**THE PROBLEM**.
Set down word for word each line from the start of the listing through the line that contains "return mix.outputs[2]", both included.

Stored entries

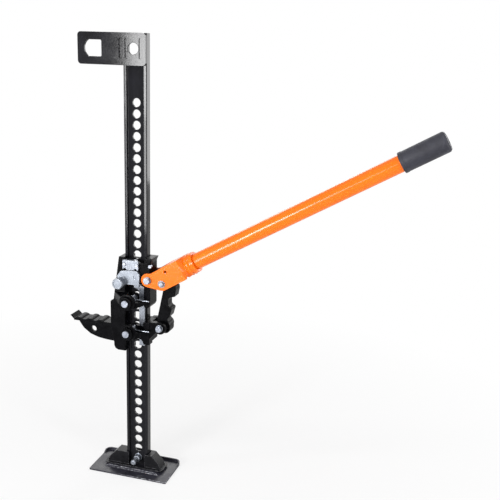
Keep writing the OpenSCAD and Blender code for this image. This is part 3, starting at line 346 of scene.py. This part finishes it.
def mixColour(tree, mask, first, second):
    mix = tree.nodes.new("ShaderNodeMix")
    mix.data_type = "RGBA"
    for index, value in ((6, first), (7, second)):
        if isinstance(value, tuple):
            mix.inputs[index].default_value = (*value, 1)
        else:
            tree.links.new(value, mix.inputs[index])
    tree.links.new(mask, mix.inputs[0])
    return mix.outputs[2]


# painted, cast, plated and moulded finishes: peel, broad, cloud and grain are noise scales, and a
# pair of roughness runs from the first to the second over the uneven patches
finishes = {
    "barPaint": {
        "colour": (0.004, 0.004, 0.0052), "shade": (0.008, 0.008, 0.011), "peel": 620, "broad": 22,
        "roughness": (0.07, 0.12), "bump": 0.06, "specular": 0.2, "webRoughness": 0.85,
        "wornAndGlinting": (0.09, 0.09, 0.11), "wearAndGlintShare": 0.3, "convex": 0,
    },
    "castingPaint": {
        "colour": (0.0015, 0.0015, 0.002), "shade": (0.0036, 0.0036, 0.0046), "peel": 900, "broad": 60,
        "roughness": (0.2, 0.34), "bump": 0.4, "specular": 0.045,
        # the lighter colour on edges and scuffs is worn paint and also painted highlights, the glints of the
        # glossy edges
        "wornAndGlinting": (0.18, 0.18, 0.19), "wearAndGlintShare": 0.4, "convex": 1,
    },
    "basePaint": {
        "colour": (0.018, 0.0178, 0.025), "shade": (0.037, 0.036, 0.049), "peel": 480, "broad": 34,
        "roughness": (0.24, 0.42), "bump": 0.25, "specular": 0.24,
        # the near-white colour on the knocked edges is bare metal and also a painted highlight along the raised
        # middle's front edge
        "wornAndGlinting": (0.72, 0.73, 0.78), "wearAndGlintShare": 0.8, "convex": 0,
        # metres: knocks and painted highlights lie before front, and to the left of right only behind back
        "chipsAndGlints": {"front": -0.0225, "frontBlend": 0.002, "back": -0.0265, "backBlend": 0.001,
                  "right": 0.0, "rightBlend": 0.03},
    },
    "socketPaint": {
        "colour": (0.0045, 0.0045, 0.0055), "shade": (0.011, 0.011, 0.013), "peel": 480, "broad": 40,
        "roughness": (0.22, 0.4), "bump": 0.25, "specular": 0.12,
        "wornAndGlinting": (0.30, 0.30, 0.33), "wearAndGlintShare": 0.35, "convex": 0,
    },
    "orangePaint": {
        "colour": (0.94, 0.178, 0.004), "shade": (0.90, 0.162, 0.004), "peel": 160, "broad": 14,
        "roughness": (0.17, 0.20), "bump": 0.004, "specular": 0.3,
        "wornAndGlinting": (1.0, 0.42, 0.20), "wearAndGlintShare": 0.0, "convex": 0,
    },
}
paintWear = {"cover": 0.62, "scuffShare": 0.25, "scuffDulls": 0.12, "skinDepth": 0.0004}
web = {"depth": (0.0026, 0.004), "facing": (0.6, 0.8)}  # metres from the middle, and share of Y in the normal
platings = {
    "brightZinc": {"colour": (0.29, 0.312, 0.352), "shade": (0.20, 0.217, 0.25), "cloud": 110, "grain": 1700,
                   "roughness": (0.22, 0.34), "bump": 0.06, "metallic": 0.7},
    "castZinc": {"colour": (0.28, 0.305, 0.345), "shade": (0.20, 0.218, 0.25), "cloud": 70, "grain": 1500,
                 "roughness": (0.26, 0.38), "bump": 0.07, "metallic": 0.65},
    "dullZinc": {"colour": (0.36, 0.385, 0.44), "shade": (0.20, 0.215, 0.25), "cloud": 160, "grain": 1300,
                 "roughness": (0.28, 0.44), "bump": 0.18, "metallic": 0.85},
}
platingWear = {"edgeStart": 0.52, "edgeEnd": 0.60, "edgeShare": 0.6, "edgeColour": (0.80, 0.82, 0.86),
               "scuffScale": 120, "cover": 0.6, "scuffDulls": 0.1, "cloudy": (0.05, 0.4), "dull": (0, 0.4),
               "grainDepth": 0.0003}
rubberLook = {"colour": (0.020, 0.021, 0.033), "shade": (0.010, 0.010, 0.017), "grain": 900, "broad": 45,
              "roughness": (0.48, 0.66), "bump": 0.35, "grainDepth": 0.0004,
              "dust": (0.10, 0.105, 0.13), "dustShare": 0.35, "scuffScale": 35, "cover": 0.58}


def newMaterial(name):
    material = bpy.data.materials.new(name)
    material.use_nodes = True
    shader = material.node_tree.nodes["Principled BSDF"]
    return material, material.node_tree, shader


def bumpFrom(tree, height, strength, shader, distance):
    bump = tree.nodes.new("ShaderNodeBump")
    bump.inputs["Strength"].default_value = strength
    bump.inputs["Distance"].default_value = distance
    linkNodes(tree, [(height, bump.inputs["Height"]), (bump.outputs["Normal"], shader.inputs["Normal"])])


def placeAxes(tree, kind):
    place = tree.nodes.new("ShaderNodeTexCoord")
    axes = tree.nodes.new("ShaderNodeSeparateXYZ")
    tree.links.new(place.outputs[kind], axes.inputs[0])
    return axes.outputs


def webFaces(tree):
    # the two faces of the bar's web, without the walls of its holes
    depth, facing = (mathNode(tree, "ABSOLUTE", placeAxes(tree, kind)["Y"], 0)
                     for kind in ("Object", "Normal"))
    shallow = rangeNode(tree, depth, *web["depth"], 1, 0)
    return mathNode(tree, "MULTIPLY", shallow, rangeNode(tree, facing, *web["facing"]))


def chippedAndGlintingEdges(tree, chipsAndGlints):
    # knocks and painted highlights reach the raised middle's upper front edge all along
    # and the edges before it only to the right of the bar
    axes = placeAxes(tree, "Object")
    front = rangeNode(tree, axes["Y"], chipsAndGlints["front"], chipsAndGlints["front"] - chipsAndGlints["frontBlend"])
    inner = rangeNode(tree, axes["Y"], chipsAndGlints["back"] - chipsAndGlints["backBlend"], chipsAndGlints["back"])
    right = rangeNode(tree, axes["X"], chipsAndGlints["right"] - chipsAndGlints["rightBlend"],
                      chipsAndGlints["right"] + chipsAndGlints["rightBlend"])
    return mathNode(tree, "MULTIPLY", front, mathNode(tree, "MAXIMUM", inner, right))


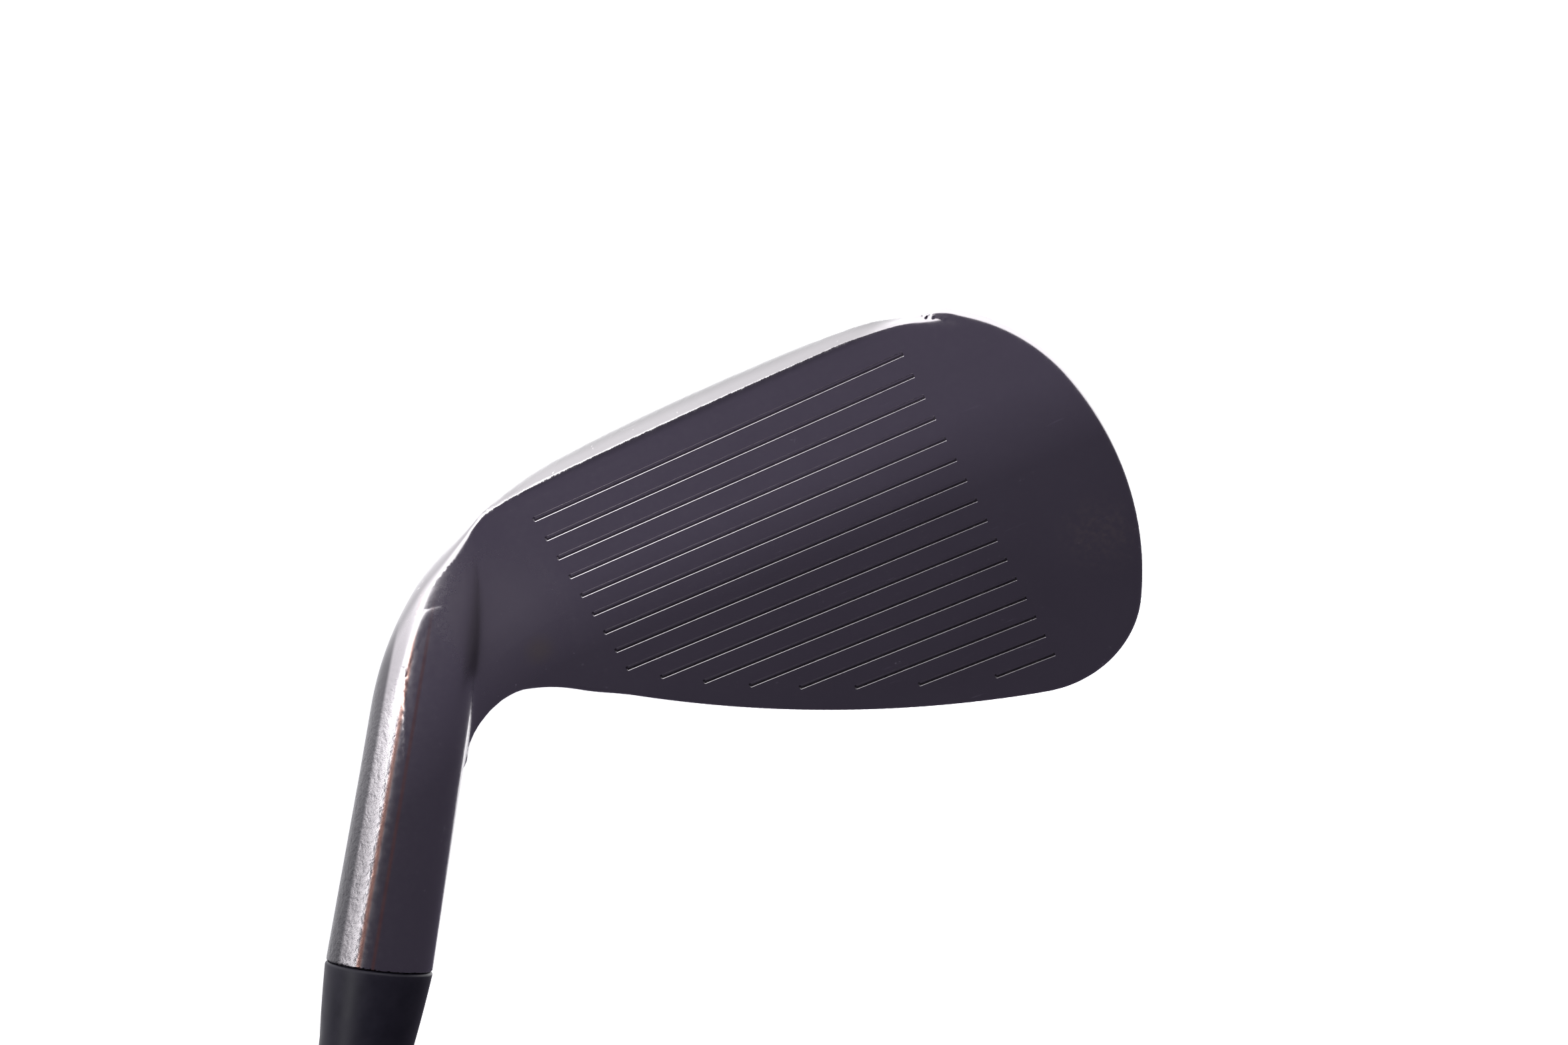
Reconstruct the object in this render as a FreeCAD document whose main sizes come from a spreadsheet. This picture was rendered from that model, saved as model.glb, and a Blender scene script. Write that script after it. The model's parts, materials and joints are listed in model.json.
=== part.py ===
"""A right-handed number nine iron, standing at address on its sole.

World frame, millimetres: the origin is where the sole touches the ground under the middle of the face,
+X points to the heel and the golfer, -Y to the target and +Z up.
Two working frames are used. The face frame has x to the heel, y up the face and z out of the face, with
its origin where the flat of the face meets the rounded leading edge. The shaft frame has z up the shaft
axis, with its origin where that axis meets the ground.
"""

import FreeCAD
import Part
import Sketcher
import math
import os

from FreeCAD import Placement, Rotation, Vector

doc = FreeCAD.newDocument("iron_golf_club")

SIZES = {
    # the pose of the club
    "loft": 40.6,
    "lie": 63.6,
    "axis_toe_gap": 37.7,  # from the origin to the shaft axis at ground level
    "axis_setback": 5.3,  # how far the shaft axis stands in front of the origin
    # the sole and the leading edge, in section
    "sole_radius": 32.0,
    "edge_radius": 2.1,
    "edge_lead": 7.5,  # from the ground contact forward to the centre of the edge rounding
    "sole_back_y": 10.7,
    "sole_back_z": -16.6,
    "muscle_top_y": 24.0,
    "muscle_top_z": -9.0,
    "rim_foot_y": 27.5,
    "rim_depth": 6.4,
    # the outline of the face
    "toe_low_radius": 18.0,
    "toe_side_radius": 48.0,
    "toe_side_x": 2.3,
    "toe_side_y": 27.5,
    "toe_top_radius": 14.9,
    "topline_radius": 153.0,
    "topline_x": -58.5,
    "topline_y": -92.4,
    "topline_round": 0.9,
    "heel_top_x": 32.2,
    "heel_x": 38.0,
    "heel_y": 15.0,
    "heel_taper_x": 22.0,
    "heel_depth": 7.5,
    "heel_relief": 1.2,  # how far the blade's front falls back past the flat of the face
    "heel_curve_radius": 28.0,
    "heel_curve_gap": 0.5,  # from the hosel to the line that the heel's curve runs up into
    # the grooves
    "groove_pitch": 3.15,
    "groove_span": 54.3,
    "groove_first_y": 4.28,
    "groove_width": 0.76,
    "groove_depth": 0.45,
    "groove_margin": 3.2,  # from the topline to the clipped ends
    # the cavity and what lies in it
    "face_thickness": 3.0,
    "cavity_wall": 5.0,
    "cavity_foot_y": 19.5,
    "cavity_corner": 5.0,
    "cavity_heel_x": 28.5,
    "cavity_shoulder_x": 23.5,
    "cavity_shoulder_y": 26.5,
    "tape_thickness": 0.3,
    "tape_gap": 1.6,
    "badge_thickness": 1.2,
    "badge_gap": 0.4,
    "plug_x": -25.0,
    "plug_y": 15.0,
    "plug_radius": 3.6,
    "plug_inner_z": -8.0,
    # the hosel, with heights measured along the shaft axis from the ground
    "hosel_top": 62.0,
    "hosel_top_radius": 6.85,
    "hosel_low": 38.0,
    "hosel_low_radius": 6.62,
    "hosel_foot": -6.0,
    "bore_depth": 35.0,
    "bore_radius": 4.82,
    "web_foot": 10.0,
    "web_top": 31.0,
    "web_front": 3.0,
    "web_back": 6.0,
    # the ferrule
    "ferrule_length": 24.0,
    "ferrule_waist": 9.5,
    "ferrule_radius": 6.9,
    "ferrule_waist_radius": 6.0,
    "ferrule_tip_radius": 4.98,
    # the shaft
    "shaft_tip_radius": 4.7,
    "shaft_butt_radius": 7.62,
    "shaft_tip_bore": 3.95,
    "shaft_butt_bore": 7.27,
    "tip_parallel": 240.0,
    "step_pitch": 34.0,
    "step_run": 1.2,
    "plug_flange": 1.0,
    "plug_length": 22.0,
    # the grip end
    "club_length": 908.5,
    "grip_length": 267.0,
    "grip_mouth_radius": 9.6,
    "grip_butt_radius": 13.2,
    "grip_tape_thickness": 0.25,
    "cap_thickness": 4.0,
    "cap_radius": 14.9,
    "cap_round": 1.4,
    "vent_radius": 1.6,
    "band_length": 22.0,
    "band_gap": 4.0,
    "band_thickness": 0.1,
}
GROOVES = 16
SHAFT_STEPS = 11
BEYOND = 70.0  # farther from the face frame's origin than any of the head's metal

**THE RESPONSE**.
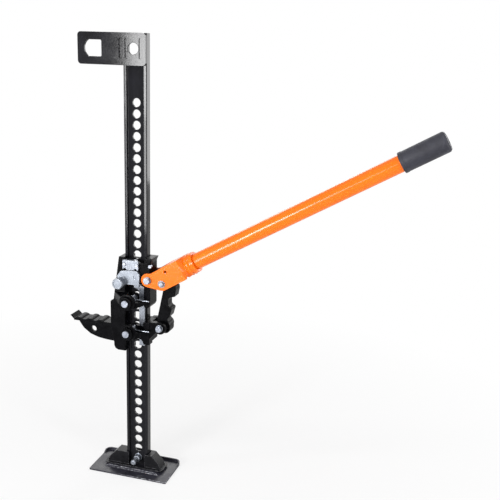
Keep writing the OpenSCAD and Blender code for this image. This is part 3, starting at line 346 of scene.py. This part finishes it.
def mixColour(tree, mask, first, second):
    mix = tree.nodes.new("ShaderNodeMix")
    mix.data_type = "RGBA"
    for index, value in ((6, first), (7, second)):
        if isinstance(value, tuple):
            mix.inputs[index].default_value = (*value, 1)
        else:
            tree.links.new(value, mix.inputs[index])
    tree.links.new(mask, mix.inputs[0])
    return mix.outputs[2]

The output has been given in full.